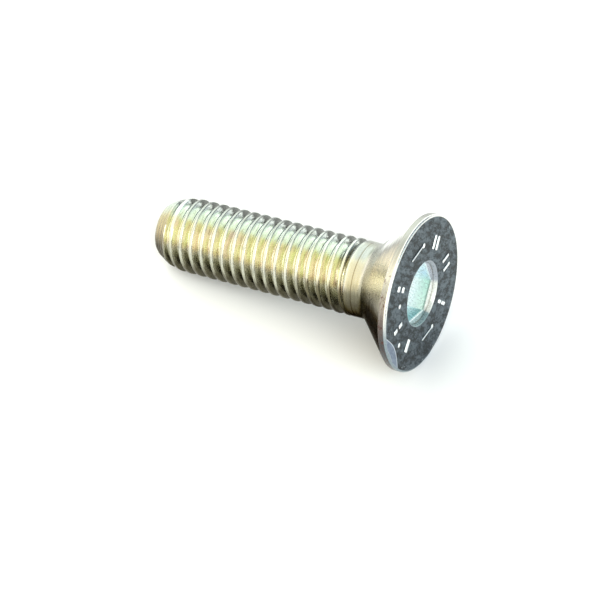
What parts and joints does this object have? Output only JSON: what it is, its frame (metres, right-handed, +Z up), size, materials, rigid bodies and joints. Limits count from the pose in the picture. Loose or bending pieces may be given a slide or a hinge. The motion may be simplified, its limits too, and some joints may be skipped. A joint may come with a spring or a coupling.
{
  "type": "countersunk socket screw",
  "caption": "Countersunk machine screw with a hexagon socket, a coarse right-hand thread that runs out below the head and a rounded tip, lying on its side.",
  "frame": {"origin": "middle of the bounding box's bottom face, on the surface the screw lies on", "axes": "+X along the screw from the tip to the head (the axis rises 9.3 degrees toward the head), +Z up, +Y sideways"},
  "size_m": [0.0314, 0.0164, 0.0163],
  "materials": {
    "zinc_plated_steel": "zinc plated and passivated, semi-bright, with faint yellow and blue-green tints"
  },
  "bodies": {
    "root": {"screw": "zinc_plated_steel"}
  },
  "joints": []
}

########

#### WHAT YOU SHOULD DO
Go through the listing and copy all of it exactly.

#### RESULT OF THE EXERCISE
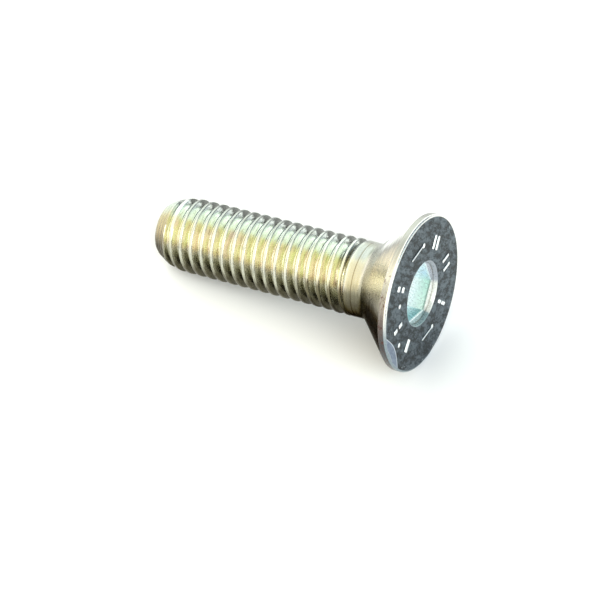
What parts and joints does this object have? Output only JSON: what it is, its frame (metres, right-handed, +Z up), size, materials, rigid bodies and joints. Limits count from the pose in the picture. Loose or bending pieces may be given a slide or a hinge. The motion may be simplified, its limits too, and some joints may be skipped. A joint may come with a spring or a coupling.
{
  "type": "countersunk socket screw",
  "caption": "Countersunk machine screw with a hexagon socket, a coarse right-hand thread that runs out below the head and a rounded tip, lying on its side.",
  "frame": {"origin": "middle of the bounding box's bottom face, on the surface the screw lies on", "axes": "+X along the screw from the tip to the head (the axis rises 9.3 degrees toward the head), +Z up, +Y sideways"},
  "size_m": [0.0314, 0.0164, 0.0163],
  "materials": {
    "zinc_plated_steel": "zinc plated and passivated, semi-bright, with faint yellow and blue-green tints"
  },
  "bodies": {
    "root": {"screw": "zinc_plated_steel"}
  },
  "joints": []
}